What’s Broken With Feature-First Content in SaaS
Content teams at scaling SaaS companies get stuck in a pattern: they write about features. New integrations, chat widgets, admin controls, and so on. But users don’t sign up for features; they sign up to achieve something—often something messier and more specific than product teams imagine.
What’s worse: feature-first content tends to spike at launch and then flatline. It rarely moves onboarding, activation, or retention metrics after the initial push. A 2024 Forrester report found 74% of SaaS users drop off after first login if they don’t see a clear path to their objective. Spinning up yet another “How to use our Slack integration” post? That’s not the lever for product-led growth.

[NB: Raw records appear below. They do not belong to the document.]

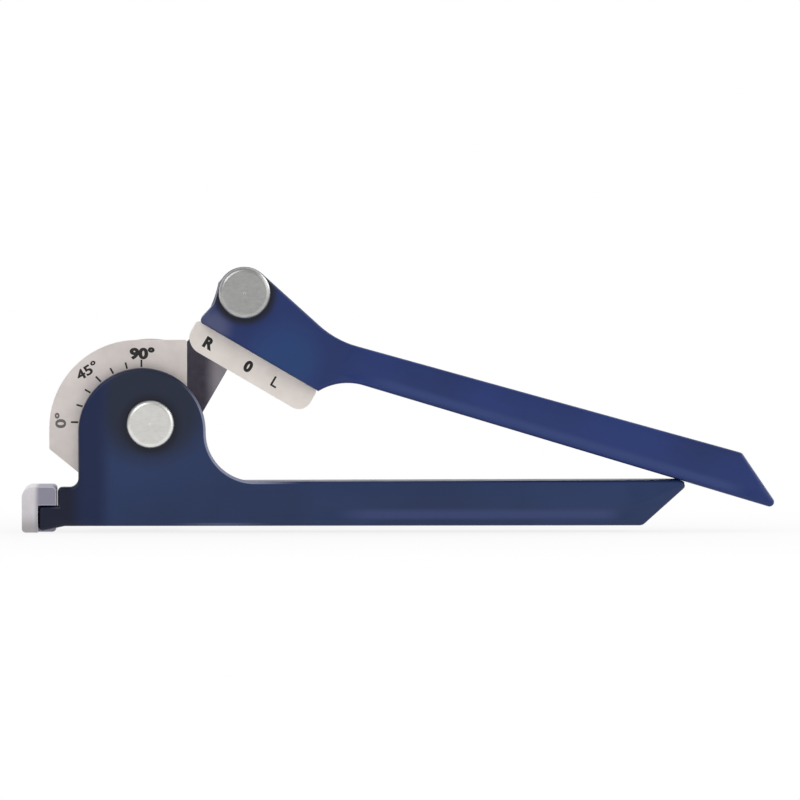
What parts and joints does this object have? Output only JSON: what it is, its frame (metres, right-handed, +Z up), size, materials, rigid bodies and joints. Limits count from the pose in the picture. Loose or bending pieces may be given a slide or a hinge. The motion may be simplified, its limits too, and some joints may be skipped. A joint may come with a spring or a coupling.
{
  "type": "lever tube bender",
  "caption": "Hand lever tube bender with a grooved round former, degree scale, tube hook and a linked second handle that carries the grooved forming shoe.",
  "frame": {"origin": "on the lower handle's flat underside, below the main pivot, in the middle of the handle's depth", "axes": "+X along the lower handle towards its tip, +Y from the scale's side to the link's side, +Z up"},
  "size_m": [0.2549, 0.0581, 0.0899],
  "materials": {
    "lower_handle": "glossy navy enamel",
    "scale_plate": "satin, tumbled",
    "former": "satin, tumbled",
    "tube_hook": "satin, tumbled",
    "hook_screw": "black oxide",
    "former_screw_1": "black oxide",
    "former_screw_2": "black oxide",
    "dowel_pin_1": "ground",
    "dowel_pin_2": "ground",
    "main_pin": "turned and zinc plated",
    "main_washer_inner": "zinc plated",
    "main_washer_outer": "zinc plated",
    "main_clip": "spring steel, oiled black",
    "link_plate": "phosphated",
    "link_bush_main": "sintered bronze",
    "link_bush_upper": "sintered bronze",
    "upper_handle": "glossy navy enamel",
    "forming_shoe": "satin, tumbled",
    "shoe_screw_1": "black oxide",
    "shoe_screw_2": "black oxide",
    "upper_pin": "turned and zinc plated",
    "upper_washer_inner": "zinc plated",
    "upper_washer_outer": "zinc plated",
    "upper_clip": "spring steel, oiled black"
  },
  "bodies": {
    "base": {"lower_handle": "lower_handle", "scale_plate": "scale_plate", "former": "former", "tube_hook": "tube_hook", "hook_screw": "hook_screw", "former_screw_1": "former_screw_1", "former_screw_2": "former_screw_2", "dowel_pin_1": "dowel_pin_1", "dowel_pin_2": "dowel_pin_2", "main_pin": "main_pin", "main_washer_inner": "main_washer_inner", "main_washer_outer": "main_washer_outer", "main_clip": "main_clip"},
    "link": {"link_plate": "link_plate", "link_bush_main": "link_bush_main", "link_bush_upper": "link_bush_upper"},
    "handle": {"upper_handle": "upper_handle", "forming_shoe": "forming_shoe", "shoe_screw_1": "shoe_screw_1", "shoe_screw_2": "shoe_screw_2", "upper_pin": "upper_pin", "upper_washer_inner": "upper_washer_inner", "upper_washer_outer": "upper_washer_outer", "upper_clip": "upper_clip"}
  },
  "joints": [
    {"name": "link_pivot", "type": "hinge", "parent": "base", "child": "link", "pos_m": [0, 0, 0.0345], "axis": [0, 1, 0], "range_deg": [-125.7, 0]},
    {"name": "handle_pivot", "type": "hinge", "parent": "link", "child": "handle", "pos_m": [0.0318, 0, 0.07876], "axis": [0, 1, 0], "range_deg": [-75, 0]}
  ]
}
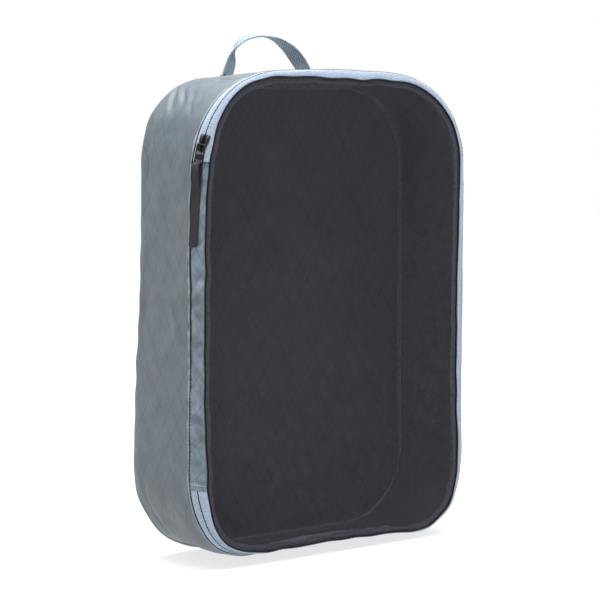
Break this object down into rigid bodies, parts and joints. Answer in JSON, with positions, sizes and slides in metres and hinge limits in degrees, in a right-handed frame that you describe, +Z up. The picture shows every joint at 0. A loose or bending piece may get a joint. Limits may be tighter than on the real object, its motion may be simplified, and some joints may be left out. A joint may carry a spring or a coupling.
{
  "type": "packing cube",
  "caption": "Soft zipped packing cube: ripstop back and sides, a sheer mesh front that opens on a side hinge strip, a corner slider with pull tab, and a webbing loop handle.",
  "frame": {"origin": "middle of the bottom of the cube standing on its short side", "axes": "+X to the right seen from the mesh front, +Y from the front to the back, +Z up towards the handle"},
  "size_m": [0.2646, 0.0794, 0.3855],
  "materials": {
    "shell_cloth": "slate grey-blue ripstop nylon with a fine darker diamond grid, slight sheen",
    "strip_cloth": "lighter grey-blue ripstop nylon, wrinkled",
    "dark_binding": "dark grey woven binding tape, matt",
    "zip_tape": "light blue twill zip tape, matt",
    "zip_coil": "dark blue-grey nylon coil",
    "mesh": "sheer black fine nylon mesh",
    "piping": "black nylon edge, matt",
    "label": "black satin label",
    "zip_metal": "dark gunmetal, satin",
    "tab_rubber": "dark brown-grey coated strap, matt",
    "webbing": "light blue-grey herringbone webbing"
  },
  "bodies": {
    "shell": {"back_panel": "shell_cloth", "side_gusset": "shell_cloth", "back_seam_binding": "dark_binding", "front_seam_binding": "dark_binding", "hinge_strip": "strip_cloth", "hinge_strip_hem": "strip_cloth", "shell_zipper_tape": "zip_tape", "shell_zipper_coil": "zip_coil", "zipper_start_stop": "zip_metal", "zipper_end_stop": "zip_metal", "handle_anchor_left": "webbing", "handle_anchor_right": "webbing"},
    "lid": {"mesh_window": "mesh", "mesh_edge_piping": "piping", "mesh_edge_binding": "dark_binding", "lid_zipper_tape": "zip_tape", "lid_zipper_coil": "zip_coil", "care_label": "label"},
    "slider": {"slider_body": "zip_metal"},
    "pull_link": {"pull_link": "zip_metal"},
    "pull_tab": {"pull_tab": "tab_rubber"},
    "handle": {"handle_webbing": "webbing"}
  },
  "joints": [
    {"name": "lid_hinge", "type": "hinge", "parent": "shell", "child": "lid", "pos_m": [-0.12, -0.039, 0.176], "axis": [0, 0, -1], "range_deg": [0, 170]},
    {"name": "slider_travel", "type": "hinge", "parent": "shell", "child": "slider", "pos_m": [-0.06, -0.0346, 0.288], "axis": [0, 1, 0], "range_deg": [0, 64]},
    {"name": "link_swing", "type": "hinge", "parent": "slider", "child": "pull_link", "pos_m": [-0.127, -0.03713, 0.30334], "axis": [-0.7544, 0.633, 0.1736], "range_deg": [0, 110]},
    {"name": "tab_swing", "type": "hinge", "parent": "pull_link", "child": "pull_tab", "pos_m": [-0.12899, -0.03545, 0.28857], "axis": [-0.7544, 0.633, 0.1736], "range_deg": [0, 65]},
    {"name": "handle_flop", "type": "hinge", "parent": "shell", "child": "handle", "pos_m": [-0.0125, 0.035, 0.35927], "axis": [1, 0, 0], "range_deg": [-80, 75]}
  ]
}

This is where Jobs-To-Be-Done (JTBD) becomes useful—not as some abstract theory, but as a practical lens for content decisions. It frames your articles, onboarding flows, and in-app guides around what users actually hope to accomplish. And it’s especially effective in the chaotic, resource-stretched world of growth-stage SaaS.
“Jobs” Not Features: The JTBD Mindset for Content
First, don’t get hung up on perfectly worded jobs statements. For mid-level content marketers, treat “jobs” as shorthand for: What goal is the user really trying to achieve, and what’s blocking them inside our product?
For a team messaging platform, example jobs might be:
- “Quickly gather feedback from my team on a new project.”
- “Automatically save client conversations for compliance.”
- “Quiet notification noise during deep work blocks.”
Notice how these jobs start with the user’s context and end with their desired outcome. The feature—say, a sentiment poll or notification muting—comes second.
Now, here’s the hard part: mapping your features to specific jobs, not the other way around. Resist the urge to group content by what’s new or recently shipped. Instead, cluster it by real-world goals. (This is where most SaaS content teams fail—they organize by software, not by jobs.)
Quick Wins: How to Identify Your “Jobs”
If you’ve never run a JTBD process, start by stealing from support tickets, onboarding survey results, and sales calls. You’re looking for patterns in what users say they’re frustrated by or trying to accomplish.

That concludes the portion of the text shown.